The Url key is probably the simplest thing we've done in this entire script. We just have to grab the title, rip out anything thats not URL friendly and replace spaces with dashes. From there, we can append a nicely formatted timestamp to the start and voilla! We have ourselves a unique url key.

function createKey(postDate: Date, title: string) {
  return `${format(postDate,'yyyy-MM-dd')}-${title.toLowerCase().replace(/[\W_]+/g," ").trim().replace(/ /g,'-')}`;
}

Putting it all together

I did do some other file reading to get the current git.email value so we can fetch the site user (the same one that the CV is connected to) but that's basically hardcoded so we won't cover it here. At this point, we have all the metadata we need and can go about adding it to our database.

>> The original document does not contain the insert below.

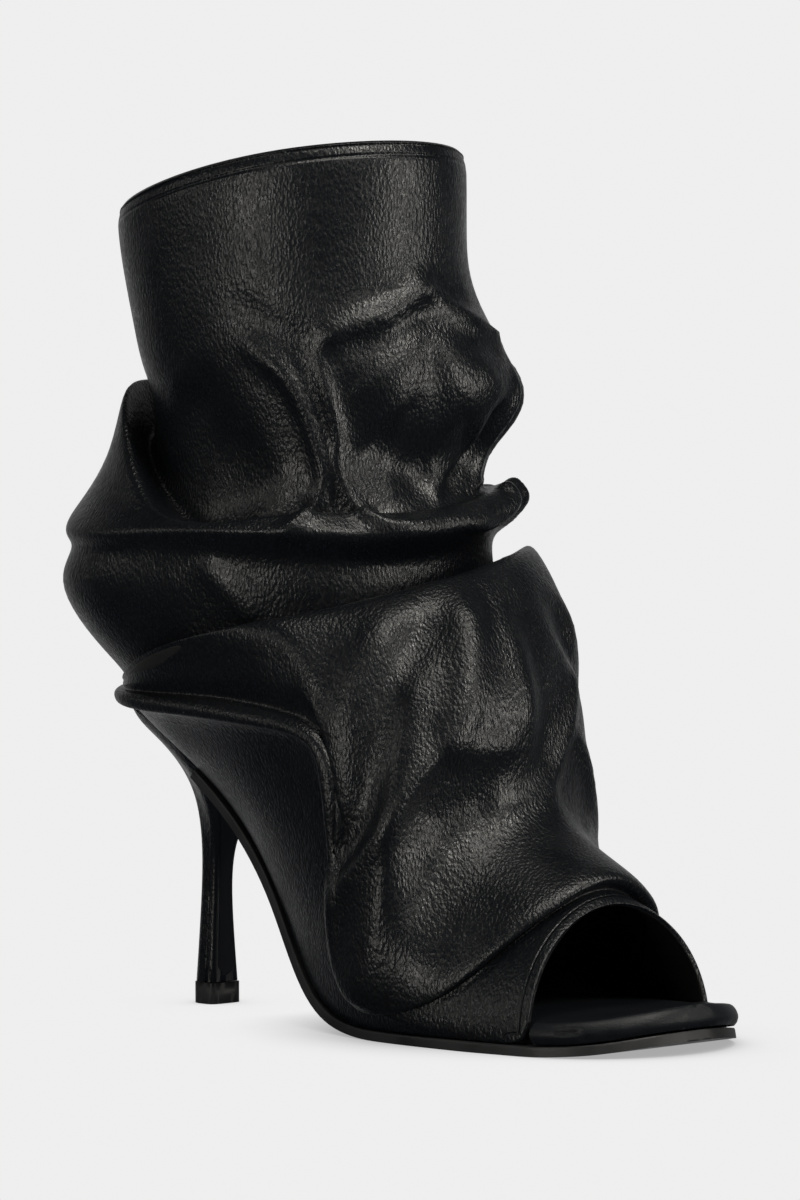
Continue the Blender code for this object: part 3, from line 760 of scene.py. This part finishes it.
class BOOT_OT_sole(bpy.types.Operator):
    """Makes the thin outsole"""
    bl_idname = "boot.sole"
    bl_label = "Outsole"

    def execute(self, context):
        rubber = rubber_material("black sole rubber", context.scene.boot_colours.rubber)
        plain_copy("outsole_rubber", "outsole", rubber)
        return {"FINISHED"}


class BOOT_OT_heel(bpy.types.Operator):
    """Makes the covered heel and its tip"""
    bl_idname = "boot.heel"
    bl_label = "Heel"

    def execute(self, context):
        colours = context.scene.boot_colours
        cover = leather_material("black heel cover", colours.leather, context.scene.boot_sizes,
                                 (BREAST_GROOVE,))
        block = plain_copy("heel_block", "heel", cover)
        blacken_breast(block, breast_material("black heel breast", colours.leather))
        plastic = rubber_material("black hard lift", colours.rubber)
        plain_copy("heel_lift", "heel_tip", plastic, LIFT_SUBDIVISIONS)
        return {"FINISHED"}


class BOOT_OT_stage(bpy.types.Operator):
    """Makes the floor, the light and the camera"""
    bl_idname = "boot.stage"
    bl_label = "Stage"

    def execute(self, context):
        make_floor(context.scene.boot_colours.floor)
        make_room(context.scene.boot_colours.floor)
        for row in LIGHTS:
            place_light(*row)
        make_camera()
        context.scene.view_settings.view_transform = "Standard"
        return {"FINISHED"}


class BOOT_PT_panel(bpy.types.Panel):
    bl_label = "Peep toe ankle boot"
    bl_idname = "BOOT_PT_panel"
    bl_space_type = "VIEW_3D"
    bl_region_type = "UI"
    bl_category = "Boot"

    def draw(self, context):
        for group in (context.scene.boot_sizes, context.scene.boot_colours):
            for name in group.__annotations__:
                self.layout.prop(group, name)
        for operator in OPERATORS:
            self.layout.operator(operator.bl_idname)


OPERATORS = (BOOT_OT_stage, BOOT_OT_upper, BOOT_OT_insole, BOOT_OT_sole, BOOT_OT_heel)
CLASSES = (BootSizes, BootColours, *OPERATORS, BOOT_PT_panel)


def register():
    for item in CLASSES:
        bpy.utils.register_class(item)
    bpy.types.Scene.boot_sizes = bpy.props.PointerProperty(type=BootSizes)
    bpy.types.Scene.boot_colours = bpy.props.PointerProperty(type=BootColours)


def unregister():
    del bpy.types.Scene.boot_sizes
    del bpy.types.Scene.boot_colours
    for item in reversed(CLASSES):
        bpy.utils.unregister_class(item)


def main():
    register()
    bpy.ops.boot.stage()
    bpy.ops.boot.upper()
    bpy.ops.boot.insole()
    bpy.ops.boot.sole()
    bpy.ops.boot.heel()
    bpy.context.view_layer.update()


if __name__ == "__main__":
    main()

We can use MongoDBs insertOne or updateOne for this, but because we want to update existing posts if they exist we'll use updateOne with upsert:true passed to the options. This makes MongoDB insert a new item if it can't find a match for the update query.

async function writeArticle(blog: BlogPost) {
const db = await getDb();
  const collection = await db.collection<BlogPost>(env('BLOG_COLLECTION'))
  await collection.updateOne({key: blog.key}, {$set: blog}, {upsert: true}
}

And with that, our script can upload articles to the database, All that's left to do is go to this very blog post and run the export script.